Emmy kicks a soccer ball up at an angle of 45° over a level field. She watches the ball's trajectory and notices that it lands,

Elenna [48]

Let $u$ be the initial velocity of the soccer ball at an angle of inclination of $\theta_0$ with the positive x-axis.

Given that:

$\theta_0=45^{\circ}$

The horizontal distance covered by the projectile=20 m

Time of flight, $t_f=2$ seconds

Acceleration due to gravity, $g= 10 m/s^2$ downward.

As "north" and "up" as the positive x ‑ and y ‑directions, respectively.

So, $g= -10 m/s^2$

As the acceleration due to gravity is in the vertical direction, so the horizontal component of the initial velocity remains unchanged.

The x-component of the initial velocity, $u_x=u\cos\theta_0$ .

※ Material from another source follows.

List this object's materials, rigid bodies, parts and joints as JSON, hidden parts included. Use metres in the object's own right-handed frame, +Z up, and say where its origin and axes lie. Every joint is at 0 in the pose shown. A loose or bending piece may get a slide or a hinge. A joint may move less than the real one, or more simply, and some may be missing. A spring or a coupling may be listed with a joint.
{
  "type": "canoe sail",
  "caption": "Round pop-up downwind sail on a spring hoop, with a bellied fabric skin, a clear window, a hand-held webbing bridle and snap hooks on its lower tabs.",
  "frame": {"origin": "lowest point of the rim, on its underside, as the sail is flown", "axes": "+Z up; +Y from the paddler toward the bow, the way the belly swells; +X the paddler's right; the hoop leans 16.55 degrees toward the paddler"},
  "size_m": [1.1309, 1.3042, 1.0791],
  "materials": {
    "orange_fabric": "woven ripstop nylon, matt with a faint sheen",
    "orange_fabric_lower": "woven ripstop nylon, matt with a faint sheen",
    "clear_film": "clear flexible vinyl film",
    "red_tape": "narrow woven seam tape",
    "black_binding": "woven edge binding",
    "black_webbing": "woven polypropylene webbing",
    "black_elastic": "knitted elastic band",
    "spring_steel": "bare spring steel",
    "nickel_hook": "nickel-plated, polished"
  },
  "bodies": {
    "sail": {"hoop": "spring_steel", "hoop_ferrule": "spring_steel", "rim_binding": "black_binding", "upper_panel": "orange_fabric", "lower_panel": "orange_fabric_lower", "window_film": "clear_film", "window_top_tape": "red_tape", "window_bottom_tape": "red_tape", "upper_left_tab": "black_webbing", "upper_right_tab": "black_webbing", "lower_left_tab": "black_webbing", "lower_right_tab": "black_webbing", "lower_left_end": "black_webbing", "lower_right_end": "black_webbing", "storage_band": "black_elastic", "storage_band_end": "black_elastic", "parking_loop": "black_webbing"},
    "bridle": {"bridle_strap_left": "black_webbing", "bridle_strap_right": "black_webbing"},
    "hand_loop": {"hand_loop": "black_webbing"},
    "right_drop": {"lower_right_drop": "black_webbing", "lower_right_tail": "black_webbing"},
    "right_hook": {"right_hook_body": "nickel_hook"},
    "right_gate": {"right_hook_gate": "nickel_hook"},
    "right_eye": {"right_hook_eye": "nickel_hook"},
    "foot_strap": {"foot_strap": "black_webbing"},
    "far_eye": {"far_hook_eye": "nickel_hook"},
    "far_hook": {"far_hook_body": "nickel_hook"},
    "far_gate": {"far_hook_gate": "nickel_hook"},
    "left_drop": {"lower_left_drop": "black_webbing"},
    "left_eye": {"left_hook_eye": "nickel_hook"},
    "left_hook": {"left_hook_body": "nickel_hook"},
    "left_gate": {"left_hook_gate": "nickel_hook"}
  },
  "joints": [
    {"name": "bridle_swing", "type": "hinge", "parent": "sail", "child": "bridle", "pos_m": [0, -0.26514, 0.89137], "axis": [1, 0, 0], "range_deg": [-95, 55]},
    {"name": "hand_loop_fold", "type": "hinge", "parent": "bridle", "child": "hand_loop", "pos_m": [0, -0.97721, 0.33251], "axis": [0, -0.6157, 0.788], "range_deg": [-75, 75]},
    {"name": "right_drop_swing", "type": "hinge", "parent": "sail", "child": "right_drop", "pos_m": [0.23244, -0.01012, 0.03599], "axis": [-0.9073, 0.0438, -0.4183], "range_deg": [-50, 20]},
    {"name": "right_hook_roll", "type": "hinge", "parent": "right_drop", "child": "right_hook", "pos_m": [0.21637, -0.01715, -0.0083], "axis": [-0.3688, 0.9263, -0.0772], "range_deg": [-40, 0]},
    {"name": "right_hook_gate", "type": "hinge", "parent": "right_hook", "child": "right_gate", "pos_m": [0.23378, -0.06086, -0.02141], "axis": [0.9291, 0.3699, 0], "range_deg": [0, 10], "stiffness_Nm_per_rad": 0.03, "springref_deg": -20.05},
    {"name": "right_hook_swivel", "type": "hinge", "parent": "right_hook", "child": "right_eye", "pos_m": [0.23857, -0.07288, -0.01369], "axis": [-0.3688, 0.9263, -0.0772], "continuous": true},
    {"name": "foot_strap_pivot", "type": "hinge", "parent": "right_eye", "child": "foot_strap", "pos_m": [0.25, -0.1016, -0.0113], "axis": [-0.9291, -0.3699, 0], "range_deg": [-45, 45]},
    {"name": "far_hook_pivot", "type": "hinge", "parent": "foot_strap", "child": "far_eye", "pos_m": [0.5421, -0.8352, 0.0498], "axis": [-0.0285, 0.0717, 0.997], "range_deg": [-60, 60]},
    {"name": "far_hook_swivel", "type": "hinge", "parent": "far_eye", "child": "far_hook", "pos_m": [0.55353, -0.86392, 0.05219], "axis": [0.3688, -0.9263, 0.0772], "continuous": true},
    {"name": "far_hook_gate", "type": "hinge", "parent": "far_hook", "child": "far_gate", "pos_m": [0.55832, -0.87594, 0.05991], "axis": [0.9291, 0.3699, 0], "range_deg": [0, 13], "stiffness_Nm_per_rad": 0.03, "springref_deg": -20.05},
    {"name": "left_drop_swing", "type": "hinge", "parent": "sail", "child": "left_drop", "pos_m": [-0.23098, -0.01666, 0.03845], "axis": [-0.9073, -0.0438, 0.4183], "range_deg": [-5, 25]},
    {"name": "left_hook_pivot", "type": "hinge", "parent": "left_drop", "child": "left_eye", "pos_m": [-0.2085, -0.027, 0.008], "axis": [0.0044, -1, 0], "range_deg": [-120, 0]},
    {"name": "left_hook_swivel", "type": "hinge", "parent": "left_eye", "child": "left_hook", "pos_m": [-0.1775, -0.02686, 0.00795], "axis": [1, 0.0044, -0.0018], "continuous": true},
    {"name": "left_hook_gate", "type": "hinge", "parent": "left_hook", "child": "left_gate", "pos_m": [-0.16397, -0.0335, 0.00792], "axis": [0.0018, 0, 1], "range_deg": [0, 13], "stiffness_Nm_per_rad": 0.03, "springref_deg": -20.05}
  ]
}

The horizontal distance covered by the projectile $= u_x\times t_f$

$\Rightarrow u_x\times t_f=20$

$\Rightarrow u_x\times 2=20$

$\Rightarrow u_x=10$ m/s

So, the horizontal component of the velocity is 10 m/s which is constant and the graph has been shown in the figure (i).

Now, $u\cos(45^{\circ})=10$ [as $u_x=u\cos\theta_0$ ]

$\Rightarrow u=10\sqrt{2}$ m/s.

The vertical component of the initial velocity,

$u_y= u\sin\theta_0$

$\Rightarrow u_y=10\sqrt{2}\sin(45^{\circ})$

$\Rightarrow u_y=10$ m/s

Let v be the vertical component of the velocity at any time instant t.

From the equation of motion,

$v=u+at$

where u: initial velocity, v: final velocity, a: constant acceleration, and t: time taken to change the velocity from u to v.

In this case, we have $u=u_y, a= -10 m/s^2$ .

So at any time instant, t.

$v=u_y+(-10)t$

$\Rightarrow v=10-10t$

The vertical component of the velocity, v, is the function of time and related as $v=10-10t$ .

This is a linear equation.

At 2 second, the vertical component of the velocity

v=10-10x2=-10 m/s.

The graph has been shown in figure (ii).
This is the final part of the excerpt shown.